Em nossa sociedade global de hoje, as interações entre as pessoas são muitas vezes mediadas por tecnologias como mídias sociais. Para desenvolver nossa espiritualidade, é importante encontrar espaços físicos reais para nos reconectar conosco e com nossos filhos, onde buscamos entender suas necessidades, aspirações e sonhos criando momentos de diálogo, escutando-os e dando-lhes espaço.

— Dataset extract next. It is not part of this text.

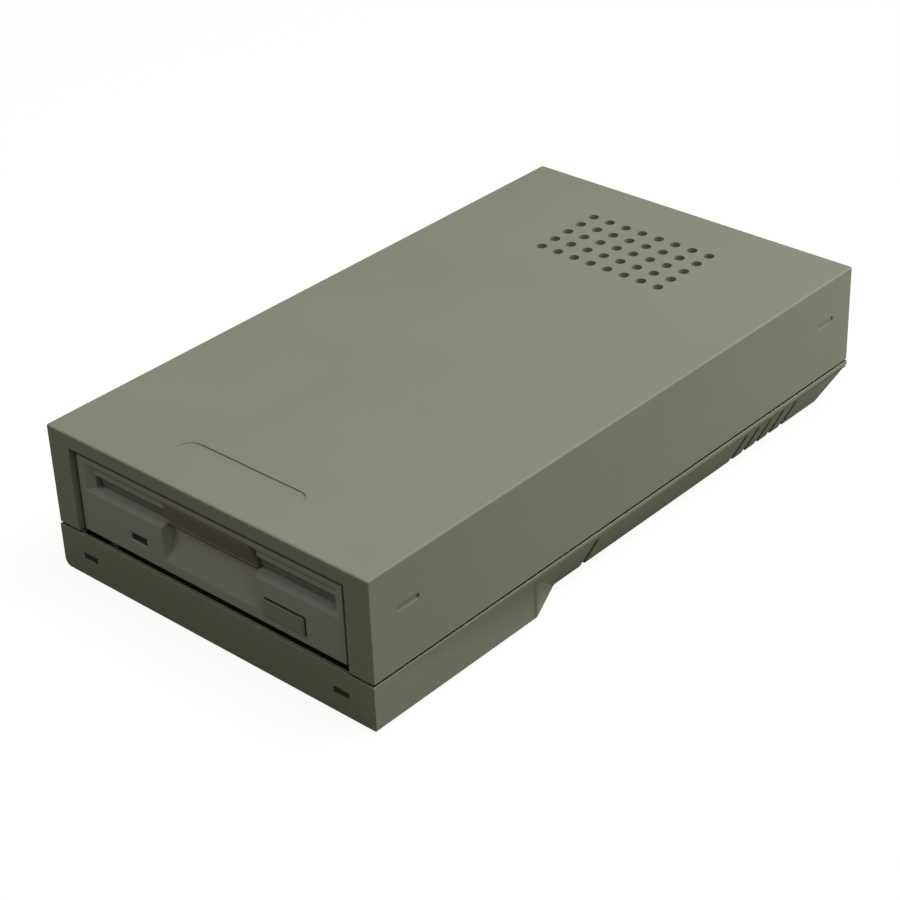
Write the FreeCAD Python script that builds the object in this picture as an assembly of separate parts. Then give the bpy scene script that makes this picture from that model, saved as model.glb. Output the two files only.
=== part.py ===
"""External 3.5-inch floppy disk drive: a two-piece plastic case with an interface board and a drive.

Millimetres. +X is to the right seen from the front, +Y to the rear, +Z up. The origin is at the
middle of the case's outline, on the surface that the rubber feet stand on.
"""
import FreeCAD, Part
import math
import os

V = FreeCAD.Vector

# Case
case_width = 120.0
case_length = 210.5
cover_height = 31.15
base_height = 14.7
foot_proud = 1.0
wall = 2.4
seam_gap = 0.6
edge_round = 0.6
left_foot_round = 2.2
right_foot_round = 0.7
lip_front = 0.9
lip_drop = 1.5
front_block = 62.3
blend_length = 15.4
blend_round = 5.0
blend_hollow = 5.0
side_inset = 6.6
rear_inset = 6.5
side_lip = 1.4
tongue_height = 2.4
tongue_thick = 1.2
tongue_gap = 0.15

# Drive opening in the cover's front
opening_gap = 0.8
bezel_recess = 1.5

# Vents, marks and the bare name recess
vent_pitch = 6.35
vent_hole_r = 1.65
vent_columns = 8
vent_rows = 5
vent_first_row = case_length - 45.8
slot_width = 2.0
slot_top_drop = 4.2
slot_reach = 3.0
rear_slot_first = case_length - 50.6
rear_slot_count = 5
front_slot_at = 90.1
mark_length = 8.4
mark_width = 1.9
mark_depth = 0.4
mark_drop = 13.45
mark_front_at = 13.7
mark_rear_at = case_length - 13.5
name_width = 46.2
name_rear_at = 19.15
name_length = 7.5
name_round = 4.5
name_depth = 0.4

# Light windows in the base's front
lens_x = 48.1
lens_drop = 7.9
lens_width = 5.5
lens_height = 1.9
lens_gap = 0.1
lens_recess = 0.25

# Feet
foot_r = 5.0
foot_seat = 0.8
foot_x = 42.0
foot_front_at = 14.0
foot_rear_at = case_length - 20.5

# Screws
screw_r = 1.5
screw_clear = 0.2
head_r = 2.8
head_height = 1.3
head_recess = 1.5
boss_r = 3.0
front_boss_x = 54.3
front_boss_at = 25.0
rear_boss_x = 44.0
rear_boss_at = case_length - 38.5
small_screw_r = 1.25
small_head_r = 2.3
small_head_height = 1.3

# Drive
drive_width = 101.6
drive_height = 25.4
drive_depth = 145.0
drive_lift = 0.5
bezel_thick = 5.0
frame_sheet = 1.5
deck_below_top = 14.8
deck_thick = 1.6
deck_front_at = 20.0
top_plate_thick = 0.8
post_r = 4.0
post_x = 44.0
post_front_at = 31.0
post_rear_at = 84.0
lug_height = 1.6

# Bezel front, heights above the seam
slot_low = 14.8
slot_high = 19.1
slot_width_half = 45.3
funnel_high = 22.9
funnel_mid = 20.7
funnel_low = 12.6
funnel_half = 48.0
funnel_depth = 1.6
lip_thick = 0.9
brow_half = 17.4
brow_gap = 0.3
flap_top = 22.6
flap_low = 15.5
brow_low = 14.0
brow_depth = 2.7
flap_thick = 0.8
flap_face_in = 2.6
flap_end_gap = 0.7
flap_shoulder = 20.3
flap_axis_up = 22.3
flap_axis_in = 3.8
flap_pin_r = 0.7
running_gap = 0.05
scoop_half = 17.8
scoop_low = 3.5
scoop_depth = 3.4
window_x = -27.75
window_up = 6.15
window_width = 5.9
window_height = 1.7
button_x = 27.6
button_up = 5.85
button_width = 15.2
button_height = 5.5
button_gap = 0.3
button_proud = 1.4

# Disk transport
disk_width = 90.0
disk_gap = 0.3
disk_seat_drop = 0.1
carrier_sheet = 0.8
carrier_room = 5.2
carrier_lip = 4.3
carrier_front_at = 14.0
carrier_rear_at = 97.5
carrier_drop = 2.5
slide_travel = 5.0
slide_overtravel = 0.8
slide_sheet = 0.8
slide_side_gap = 0.9
slide_roof_gap = 0.8
slide_front_at = 20.0
slide_rear_at = 104.0
slide_window_at = 60.0
slide_window_half = 22.0
slide_foot_up = 1.7
ledge_gap = 0.3
cam_pin_r = 1.0
cam_gap = 0.25
cam_front_at = 28.0
cam_rear_at = 84.0
bracket_at = 12.2
lug_front_at = 120.0
spring_turns = 13

# Spindle
spindle_at = 52.0
shaft_r = 2.0
hub_r = 13.0
hub_thick = 1.5
hub_below_slot = 2.3
rotor_r = 26.0
rotor_thick = 1.6
rotor_rim = 3.6
rotor_below_deck = 1.4
bearing_r = 4.5
motor_board_up = 1.6
board_thick = 1.6
motor_board_half = 36.0
coil_count = 9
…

Promover a espiritualidade não é apenas sobre crenças pessoais e autoconsciência, mas também significa refletir sobre as maneiras pelas quais decidimos assumir responsabilidades em nossas comunidades. Também é sobre compreender as injustiças que nos cercam e nos comprometermos a transformá-las. Ao fomentar a nossa própria “conscientização” — desenvolvendo uma consciência crítica de nossa própria realidade social através da reflexão e da ação — estamos alimentando nossa capacidade espiritual de cuidar uns dos outros e de responder à exigência ética de afirmar a dignidade de todos.

O desenvolvimento de uma espiritualidade pró-infantil entre os adultos que cercam a criança é tão importante quanto o desenvolvimento espiritual dela. As crianças pequenas aprendem sobre o mundo e aquilo a que as pessoas se referem como Deus, o Divino, o Transcendente ou a Realidade Última não em formas abstratas, mas observando as pessoas que os cercam e experimentando como eles tratam e falam com eles e outros.

Cultivar a espiritualidade dos adultos que cuidam e protegem as crianças é, portanto, visto como vital para sua capacidade de modelar a espiritualidade e alimentá-la em crianças pequenas, que aprendem através do que eles experimentam e veem. À medida que pais, cuidadores e educadores desenvolvem maior compreensão e consciência do desenvolvimento espiritual, isso se traduzirá em maior capacidade de interagir com seus filhos de maneiras que fortalecem a espiritualidade delas.